This doesn't prevent company like samsung or google from forking,
even after their patches go rejected.

If we really cared about ABI in the linux world, we would all follow the LSB. 
In practice, no one seems to care, so your concerns seems a bit
disingenuous.

> > For Fedora, where it was first brought into a major distribution, the
> > proper way to bring it in would have been to break policy and set up a
> > parallel fork.
> 
> They did not make a parallel fork. Policy was against such behavior
> from a long time ago. They sort-of considered it, but it was against
> policy, and the systemd project people were optimistic.

You are misleading.

There is nothing that prevent anyone from forking Fedora, the only thing
is that you have to name it otherway to avoid confusion. Like Mozilla,
like Debian, like Gnome.

And there was 1 release ( Fedora 14 ) where Fedora did have systemd in option to get enough 
tests, and then it was switched as default on F15. See writing on this
from lwn : http://lwn.net/Articles/401856/

Now, no one cared about maintaining alternatives so this didn't happened. And
given the high number of people not doing anything in this thread, the same
will indeed happen, unless people start to contribute ( instead of asking to
others to do stuff ).

> Optimism is not always a bad thing, of course.
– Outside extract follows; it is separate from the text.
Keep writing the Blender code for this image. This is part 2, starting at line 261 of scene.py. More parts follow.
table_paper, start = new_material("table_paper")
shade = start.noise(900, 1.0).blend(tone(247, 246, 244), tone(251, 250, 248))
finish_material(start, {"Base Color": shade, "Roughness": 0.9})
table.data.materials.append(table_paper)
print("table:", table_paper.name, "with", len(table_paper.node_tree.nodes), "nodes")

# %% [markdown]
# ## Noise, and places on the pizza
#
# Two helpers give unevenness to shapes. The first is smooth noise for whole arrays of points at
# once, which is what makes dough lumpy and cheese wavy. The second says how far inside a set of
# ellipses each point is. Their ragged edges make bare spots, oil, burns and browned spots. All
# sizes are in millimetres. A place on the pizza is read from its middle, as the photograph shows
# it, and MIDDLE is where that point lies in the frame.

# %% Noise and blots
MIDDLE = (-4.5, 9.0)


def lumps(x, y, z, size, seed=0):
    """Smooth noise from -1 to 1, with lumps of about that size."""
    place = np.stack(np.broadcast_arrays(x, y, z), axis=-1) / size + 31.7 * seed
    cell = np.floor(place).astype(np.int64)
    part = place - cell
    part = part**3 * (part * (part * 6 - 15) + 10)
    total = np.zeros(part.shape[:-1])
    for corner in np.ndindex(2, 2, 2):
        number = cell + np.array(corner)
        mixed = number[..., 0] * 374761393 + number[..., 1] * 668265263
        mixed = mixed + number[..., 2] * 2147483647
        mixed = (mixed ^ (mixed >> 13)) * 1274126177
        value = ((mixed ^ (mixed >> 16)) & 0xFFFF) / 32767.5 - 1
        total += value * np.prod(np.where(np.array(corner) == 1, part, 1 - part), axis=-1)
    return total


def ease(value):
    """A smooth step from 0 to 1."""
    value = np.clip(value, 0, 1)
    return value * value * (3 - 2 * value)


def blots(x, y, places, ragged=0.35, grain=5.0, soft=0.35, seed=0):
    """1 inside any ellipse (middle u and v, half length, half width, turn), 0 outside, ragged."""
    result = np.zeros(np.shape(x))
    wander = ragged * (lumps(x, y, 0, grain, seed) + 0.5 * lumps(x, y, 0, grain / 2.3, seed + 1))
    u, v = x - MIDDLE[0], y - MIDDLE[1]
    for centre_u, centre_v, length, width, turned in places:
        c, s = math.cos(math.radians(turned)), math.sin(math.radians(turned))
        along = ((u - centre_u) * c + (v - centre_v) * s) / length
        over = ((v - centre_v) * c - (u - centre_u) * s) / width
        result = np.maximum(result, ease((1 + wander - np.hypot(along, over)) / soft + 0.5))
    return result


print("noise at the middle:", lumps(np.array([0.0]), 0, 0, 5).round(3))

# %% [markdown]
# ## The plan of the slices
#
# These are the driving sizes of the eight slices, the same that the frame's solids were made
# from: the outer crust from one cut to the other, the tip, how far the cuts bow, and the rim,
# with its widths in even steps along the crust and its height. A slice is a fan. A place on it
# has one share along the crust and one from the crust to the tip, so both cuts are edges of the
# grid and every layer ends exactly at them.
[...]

But it would have been
> better to ...
> 
> > Keep the damage that necessarily occurs with this kind
> > of thing restricted to a sub-community willing _and_ _able_ to deal
> > with the damage by cooperating in the separate bug tracking, triage,
> > etc. Keep the questions of direction somewhat independent so that the
> > systemd side and the "legacy" side don't have to be in lock-step on
> > every tiny detail. Allow separate of source so that regressions and
> > merges can be safely scheduled and safely carried out. Etc.
> 
> They did not do that. It was assumed to be "too expensive" and against
> policy, anyway.

Again, show the said policy, since that's a rather strong word.
( and different from a decision from Fesco or whoever is deciding
on such question ).

And if that's not too expensive, why is no one doing it anyway for
Debian ? Because if people who do the work think this is too expensive
and people who do not do the work think it is not, I tend to trust
the ones that do the work because they know, not the one rambling
without doing. 

As Linus Torvalds said, "talk is cheap, show us the code".

> My assertion is that, by the time this story ends, the costs of this
> approach will have well outweighed the costs of the parallel fork that
> the rejected.

No. Because doing 2 init systems wouldn't remove any work from doing one.
So you can only add work.

Now, if you want to say that spending less time on systemd and more time of
sysvinit would have been better than focusing on systemd alone, say it clearly.
In the end, you would get a different result, so that's hardly comparable.

In fact, the only comparable outcome would be :
- systemd is dropped and we go back to sysvinit
- systemd is dropped and we go on a 3rd system

The first outcome is not gonna happen IMHO. No distribution went back afaik.
The second outcome would be better if moving away from sysvinit was easier 
than moving from systemd, and I do not think this would be the case. 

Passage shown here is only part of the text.